### Material

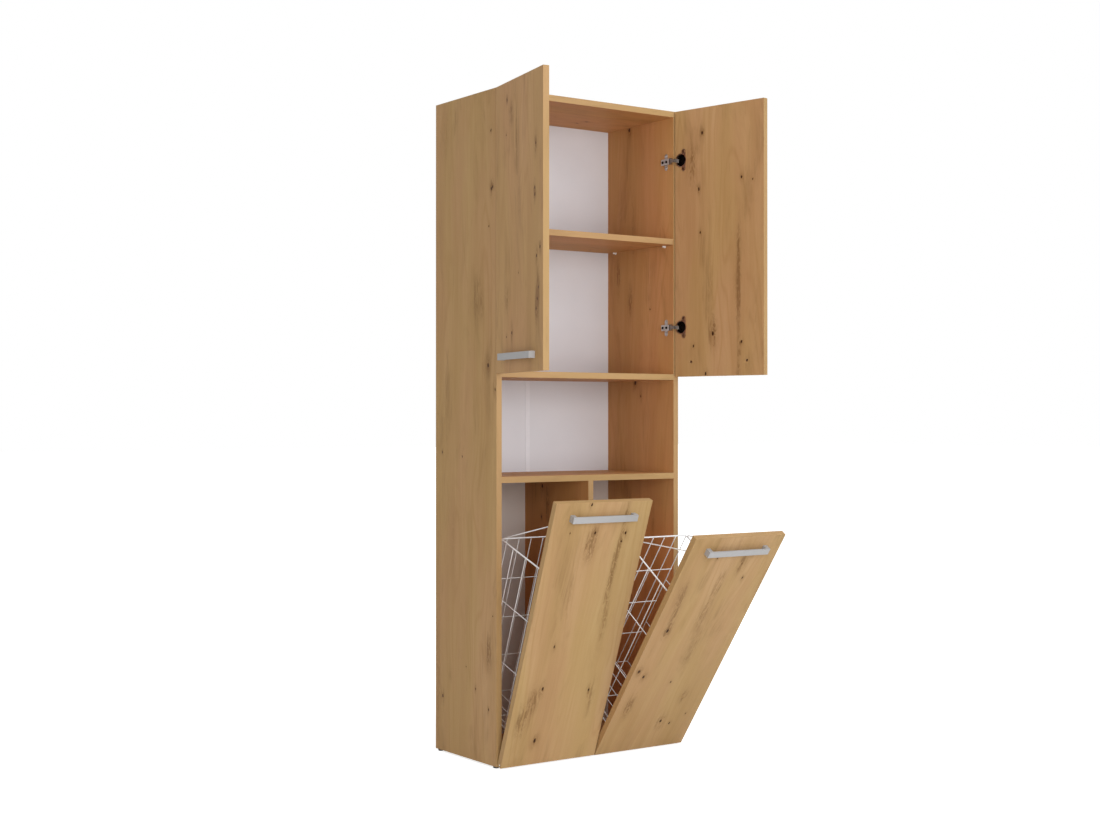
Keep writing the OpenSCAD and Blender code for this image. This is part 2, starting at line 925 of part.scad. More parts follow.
// Swan-neck bracket: screwed plate, neck over the edge of the bottom panel,
// and a riser down to the eye in front of that edge
module pivot_bracket(side) {
  t = bracket_t / 2;
  difference() {
    union() {
      box([-t, bracket_dy, bracket_dz],
          [t, bracket_dy + bracket_l, bracket_dz + bracket_h]);
      box([-t, -eye_out, bracket_dz], [t, bracket_dy + eps, bracket_dz + neck_h]);
      box([-t, -eye_out, 0], [t, eye_out, bracket_dz + eps]);
      bar_x([-t, 0, 0], 2 * eye_out, bracket_t);
    }
    bar_x([-bracket_t, 0, 0], pivot_d + 2 * turn, 2 * bracket_t);
    bracket_screw_pair(side, hole, deeper);
  }
}

module hamper_pivot_brackets() {
  color(zinc)
    for (side = [LEFT, RIGHT], outer = [1, -1])
      at_bracket(side, outer)
        pivot_bracket(side);
}

module bracket_screws() {
  color(zinc)
    for (side = [LEFT, RIGHT], outer = [1, -1])
      at_bracket(side, outer)
        bracket_screw_pair(side, 0, 0);
}

// Pivot pin: pushed in from the side edge of the front, through the eye
module pivot_pin(grow, outer_end, longer) {
  bar_x([-pivot_pin_in - longer, 0, 0], pivot_d + grow,
        pivot_pin_in + outer_end + longer);
}

function pin_out(side, outer) =
  front_w / 2 + side * outer * front_mid(side) - abs(bracket_x(side, outer));

module hamper_pivot_pins() {
  color(zinc)
    for (side = [LEFT, RIGHT], outer = [1, -1])
      at_bracket(side, outer)
        pivot_pin(0, pin_out(side, outer) - seat, 0);
}

module hamper_front(side) {
  mid = front_mid(side);
  color(wood)
    tilted(side)
      difference() {
        box([mid - front_w / 2, -board_t, 0], [mid + front_w / 2, 0, hamper_front_h]);
        for (outer = [1, -1]) {
          x = bracket_x(side, outer);
          box([x - slot_w / 2, -slot_depth, -eps], [x + slot_w / 2, eps, slot_h]);
          translate([x, -pivot_depth, pivot_rise])
            mirror([side * outer > 0 ? 0 : 1, 0, 0])
              pivot_pin(hole, pin_out(side, outer) + deeper, deeper);
        }
        translate([mid, -board_t, hamper_front_h - handle_inset])
          handle_screws(hole, deeper);
        basket_screws(hole, deeper);
      }
}

module hamper_handle(side) {
  color(satin)
    tilted(side)
      translate([front_mid(side), -board_t, hamper_front_h - handle_inset])
        bow_handle();
}

module hamper_screws(side) {
  color(zinc)
    tilted(side) {
      translate([front_mid(side), -board_t, hamper_front_h - handle_inset])
        handle_screws(0, 0);
      basket_screws(0, 0);
    }
}

// ---------------------------------------------------------------- wire baskets
// Drawn in the frame of tilted(): the front's inner face is y = 0

half_bw = basket_w / 2;
side_x = half_bw - corner_in;
rear_y = rear_s - corner_in;
mesh_r = mesh_wire / 2;
wall_z0 = basket_floor_h + mesh_r;
wall_z1 = rim_h - rim_wire / 2;
cross = mesh_wire - weld;               // offset of a wire welded across another
quarter = 90;                           // turn of one corner of a loop

// Uprights of the front and rear walls, spaced from the right corner
upright_room = 10;                      // least room at the left corner
upright_count = floor((basket_w - upright_room) / mesh_pitch);
function uprights() = [for (k = [1 : upright_count]) half_bw - k * mesh_pitch];
// Uprights of a side wall, spaced forward from the rear corner
side_room = 4;                          // least room at the front corner
side_count = floor((basket_d - side_room) / side_pitch);
function side_uprights() = [for (k = [1 : side_count]) rear_s - k * side_pitch];
// Levels of n rails that divide the wall evenly
function rails(n) =
  [for (k = [1 : n]) basket_floor_h + k * (rim_h - basket_floor_h) / (n + 1)];

// Closed loop of wire with round corners, lying level
module wire_loop(d, z) {
  r = basket_corner;
  for (y = [rim_s, rear_s])
    bar_x([-half_bw + r, y, z], d, basket_w - 2 * r);
  for (x = [-half_bw, half_bw])
    bar_y([x, rim_s + r, z], d, basket_d - 2 * r);
  corners = [[half_bw - r, rear_s - r], [-half_bw + r, rear_s - r],
             [-half_bw + r, rim_s + r], [half_bw - r, rim_s + r]];
  for (k = [0 : len(corners) - 1])
    translate([corners[k][0], corners[k][1], z])
      rotate([0, 0, k * quarter])
        rotate_extrude(angle = quarter)
          translate([r, 0])
            circle(d = d, $fn = 24);
}

module basket_rim(side) {
  color(white)
    tilted(side)
      wire_loop(rim_wire, rim_h);
}

// Two straight stays from the rear corners of the rim up to the front,
// each with a flat lug for its screw
module basket_stays(side) {
  color(white)
    tilted(side)
      for (x = [-half_bw, half_bw])
        difference() {
          union() {
            rod([x, rear_s - basket_corner, rim_h + rim_wire / 2 + stay_wire / 2],
                [x, lug_t, stay_h], stay_wire);
            for (z = [stay_h, stay_h + lug_l])
              bar_y([x, 0, z], lug_d, lug_t);
            box([x - lug_d / 2, 0, stay_h], [x + lug_d / 2, lug_t, stay_h + lug_l]);
          }
          lug_screw(x, hole, deeper);
        }
}

module basket_side(side, which) {
  x = which * side_x;
  xr = which * (side_x - cross);
  color(white)
    tilted(side) {
      for (y = side_uprights())
        bar_z([x, y, wall_z0], mesh_wire, wall_z1 - wall_z0);
      for (z = rails(2))
        bar_y([xr, rim_s + cross + mesh_r, z], mesh_wire,
              rear_y - cross - mesh_wire - rim_s - cross);
    }
}

// Rear or front wall; its corner uprights close the wall at both ends
module basket_wall(side, y, inward, n_rails) {
  yr = y + inward * cross;
  color(white)
    tilted(side) {
      for (x = concat(uprights(), [-side_x, side_x]))
        bar_z([x, y, wall_z0], mesh_wire, wall_z1 - wall_z0);
      for (z = rails(n_rails))
        bar_x([-side_x, yr, z], mesh_wire, 2 * side_x);
    }
}

module basket_floor(side) {
  color(white)
    tilted(side) {
      wire_loop(mesh_wire, basket_floor_h);
      for (x = uprights())
        bar_y([x, rim_s - mesh_r, basket_floor_h - cross], mesh_wire,
              basket_d + mesh_wire);
      bar_x([-half_bw + mesh_r - weld, rim_s + basket_d / 2, basket_floor_h],
            mesh_wire, basket_w - mesh_wire + 2 * weld);
    }
}

// Clip places: between the uprights, up at the rim and down at the floor
function clip_x() = [half_bw - mesh_pitch / 2,
                     half_bw - (upright_count - 0.5) * mesh_pitch];
clip_spots = [for (x = clip_x()) [x, rim_h, 1, rim_wire],
              for (x = clip_x()) [x, basket_floor_h, -1, mesh_wire]];

// Plastic saddle clip: a ring round the wire on a screwed foot
module basket_clips(side) {
  color(white)
    tilted(side)
      for (c = clip_spots)
        translate([c[0], 0, c[1]])
          mirror([0, 0, c[2] > 0 ? 0 : 1])
            difference() {
              union() {
                bar_x([-clip_w / 2, rim_s, 0], c[3] + 2 * clip_wall, clip_w);
                box([-clip_w / 2, 0, 0],
                    [clip_w / 2, clip_t, clip_screw_up + clip_foot]);
              }
              bar_x([-clip_w, rim_s, 0], c[3] + 2 * hole, 2 * clip_w);
              box([-clip_w, -clip_w, -clip_w], [clip_w, 0, clip_w]);
              clip_screw(hole, deeper);
            }
}

// Screw of one clip, in the clip's own frame
module clip_screw(grow, longer) {
  bar_y([0, clip_t - clip_screw_l - longer, clip_screw_up],
        clip_screw_d + grow, clip_screw_l + 2 * longer);
  if (grow == 0)
    bar_y([0, clip_t, clip_screw_up], clip_head_d, clip_head_t);
}

// Screw of one stay lug: above the wire, which ends on the lug
module lug_screw(x, grow, longer) {
  z = stay_h + lug_l;
  bar_y([x, lug_t - clip_screw_l - longer, z],
        clip_screw_d + grow, clip_screw_l + 2 * longer);
  if (grow == 0)
    bar_y([x, lug_t, z], clip_head_d, clip_head_t);
}

module basket_screws(grow, longer) {
  for (c = clip_spots)
    translate([c[0], 0, c[1]])
      mirror([0, 0, c[2] > 0 ? 0 : 1])
        clip_screw(grow, longer);
  for (x = [-half_bw, half_bw])
    lug_screw(x, grow, longer);
}

// ---------------------------------------------------------------- assembly

side_panel(LEFT);  // left_side_panel
side_panel(RIGHT);  // right_side_panel
top_panel();
bottom_panel();
niche_top_shelf();
niche_floor_shelf();
hamper_divider();
back_sheet(LEFT);  // left_back_sheet
back_sheet(RIGHT);  // right_back_sheet
back_joint_strips();
adjustable_shelf();
shelf_pins();
floor_glides();
cam_locks();
cam_bolts();
wood_dowels();
back_nails();
hinge_plates(LEFT);  // left_hinge_plates
hinge_plates(RIGHT);  // right_hinge_plates
hinge_arms(LEFT);  // left_hinge_arms
hinge_arms(RIGHT);  // right_hinge_arms
hinge_screws();
hamper_pivot_brackets();
hamper_pivot_pins();
bracket_screws();
door(LEFT);  // left_door
door_handle(LEFT);  // left_door_handle
door_screws(LEFT);  // left_door_screws
hinge_cups(LEFT);  // left_hinge_cups
hinge_rivets(LEFT);  // left_hinge_rivets
door(RIGHT);  // right_door
door_handle(RIGHT);  // right_door_handle
door_screws(RIGHT);  // right_door_screws
hinge_cups(RIGHT);  // right_hinge_cups
hinge_rivets(RIGHT);  // right_hinge_rivets
hamper_front(LEFT);  // left_hamper_front
hamper_handle(LEFT);  // left_hamper_handle
hamper_screws(LEFT);  // left_hamper_screws
basket_rim(LEFT);  // left_basket_rim
basket_stays(LEFT);  // left_basket_stays
basket_side(LEFT, LEFT);  // left_basket_left_side
basket_side(LEFT, RIGHT);  // left_basket_right_side
basket_wall(LEFT, rear_y, -1, 3);  // left_basket_rear
basket_wall(LEFT, rim_s, 1, 2);  // left_basket_front
basket_floor(LEFT);  // left_basket_floor
basket_clips(LEFT);  // left_basket_clips
hamper_front(RIGHT);  // right_hamper_front
hamper_handle(RIGHT);  // right_hamper_handle
hamper_screws(RIGHT);  // right_hamper_screws
basket_rim(RIGHT);  // right_basket_rim
basket_stays(RIGHT);  // right_basket_stays
basket_side(RIGHT, LEFT);  // right_basket_left_side
basket_side(RIGHT, RIGHT);  // right_basket_right_side
basket_wall(RIGHT, rear_y, -1, 3);  // right_basket_rear
basket_wall(RIGHT, rim_s, 1, 2);  // right_basket_front
basket_floor(RIGHT);  // right_basket_floor
basket_clips(RIGHT);  // right_basket_clips
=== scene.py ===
"""Looks of the bathroom storage tower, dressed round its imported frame.

Lengths are metres, in the frame of the part: +X right, +Y rear, +Z up.
"""
import math

import bpy
import numpy as np
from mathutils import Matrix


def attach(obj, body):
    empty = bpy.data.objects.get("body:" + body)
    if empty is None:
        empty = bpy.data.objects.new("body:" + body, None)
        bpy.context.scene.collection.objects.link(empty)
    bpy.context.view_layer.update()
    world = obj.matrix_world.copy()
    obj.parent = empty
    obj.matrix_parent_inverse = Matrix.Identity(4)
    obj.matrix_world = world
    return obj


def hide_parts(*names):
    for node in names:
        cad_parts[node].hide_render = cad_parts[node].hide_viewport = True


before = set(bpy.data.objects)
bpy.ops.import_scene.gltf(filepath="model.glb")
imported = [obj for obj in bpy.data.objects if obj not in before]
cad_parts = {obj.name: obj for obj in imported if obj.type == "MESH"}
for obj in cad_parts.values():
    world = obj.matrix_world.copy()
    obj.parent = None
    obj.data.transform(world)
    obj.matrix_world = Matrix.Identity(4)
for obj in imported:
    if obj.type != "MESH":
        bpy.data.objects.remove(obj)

for leftover in ("Cube", "Light", "Camera"):
    if leftover in bpy.data.objects:
        bpy.data.objects.remove(bpy.data.objects[leftover])
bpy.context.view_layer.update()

LEFT, RIGHT = -1, 1
SIDES = {"left": LEFT, "right": RIGHT}

# ---- sizes
# A door's pin (x, y), its distances from the hinge edge and the inner face, and
# how deep a cup is
DOOR_PIN = (0.294, -0.1589)
DOOR_EDGE = 0.006
DOOR_DEPTH = 0.0064
CUP_DEPTH = 0.0113
# Hinge screws nearer to the middle than this are those of the arms
ARM_HEAD_X = 0.278
DOOR_OPEN = {LEFT: math.radians(101), RIGHT: math.radians(102)}
# A front's pivot (y, z), with its depth behind the inner face and its height
# over the front's lower edge
HAMPER_PIVOT = (-0.1615, 0.0115)
PIVOT_DEPTH = 0.009
PIVOT_RISE = 0.0055
HAMPER_TILT = {LEFT: math.radians(20), RIGHT: math.radians(35)}
BAY_MID = 0.146
# Board faces nearer to the middle than these two are inside the carcass
SIDE_FACE, TOP_FACE = 0.299, 1.744
# Angles over which an edge is eased, and is sharp
EASED_ANGLE, SHARP_ANGLE = math.radians(40), math.radians(35)
# Widths of the eased edges
BOARD_EASE, HANDLE_EASE = 0.0005, 0.0007
PLASTIC_EASE, STEEL_EASE, FINE_EASE = 0.0004, 0.0003, 0.0002
# Depths of the bumps on the finishes
OAK_GRAIN, ORANGE_PEEL, MOULD_GRAIN, SCRATCH, FELT = 0.00012, 0.00005, 0.00004, 0.00003, 0.00015
# Heights between which the bays' painted shade comes in, on oak and on hardboard
OAK_BAY_SHADE, SHEET_BAY_SHADE = (0.72, 0.50), (0.74, 0.70)


# ---- frames of the boards
class Place:
    """A board's own frame: an origin and the unit vectors across its width,
    through its thickness and along its grain."""

    def __init__(self, origin, across, through, along):
        self.origin = np.array(origin, float)
        self.axes = np.array([across, through, along], float)

    def local(self, points):
        """Points in the board's frame: the three dot products with its axes."""
        return (points - self.origin) @ self.axes.T

    def world(self, points):
        """Points of the board's frame, in the part's frame."""
        return points @ self.axes + self.origin

    def turn(self, vectors):
        """Directions in the board's frame."""
        return vectors @ self.axes.T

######

Nothing beyond the lines starting at the line containing "basket_wall(RIGHT, rear_y, -1, 3);" and ending at the line containing "if empty is" is to be reproduced; reproduce those lines exactly, both ends included.

basket_wall(RIGHT, rear_y, -1, 3);  // right_basket_rear
basket_wall(RIGHT, rim_s, 1, 2);  // right_basket_front
basket_floor(RIGHT);  // right_basket_floor
basket_clips(RIGHT);  // right_basket_clips
=== scene.py ===
"""Looks of the bathroom storage tower, dressed round its imported frame.

Lengths are metres, in the frame of the part: +X right, +Y rear, +Z up.
"""
import math

import bpy
import numpy as np
from mathutils import Matrix


def attach(obj, body):
    empty = bpy.data.objects.get("body:" + body)
    if empty is None:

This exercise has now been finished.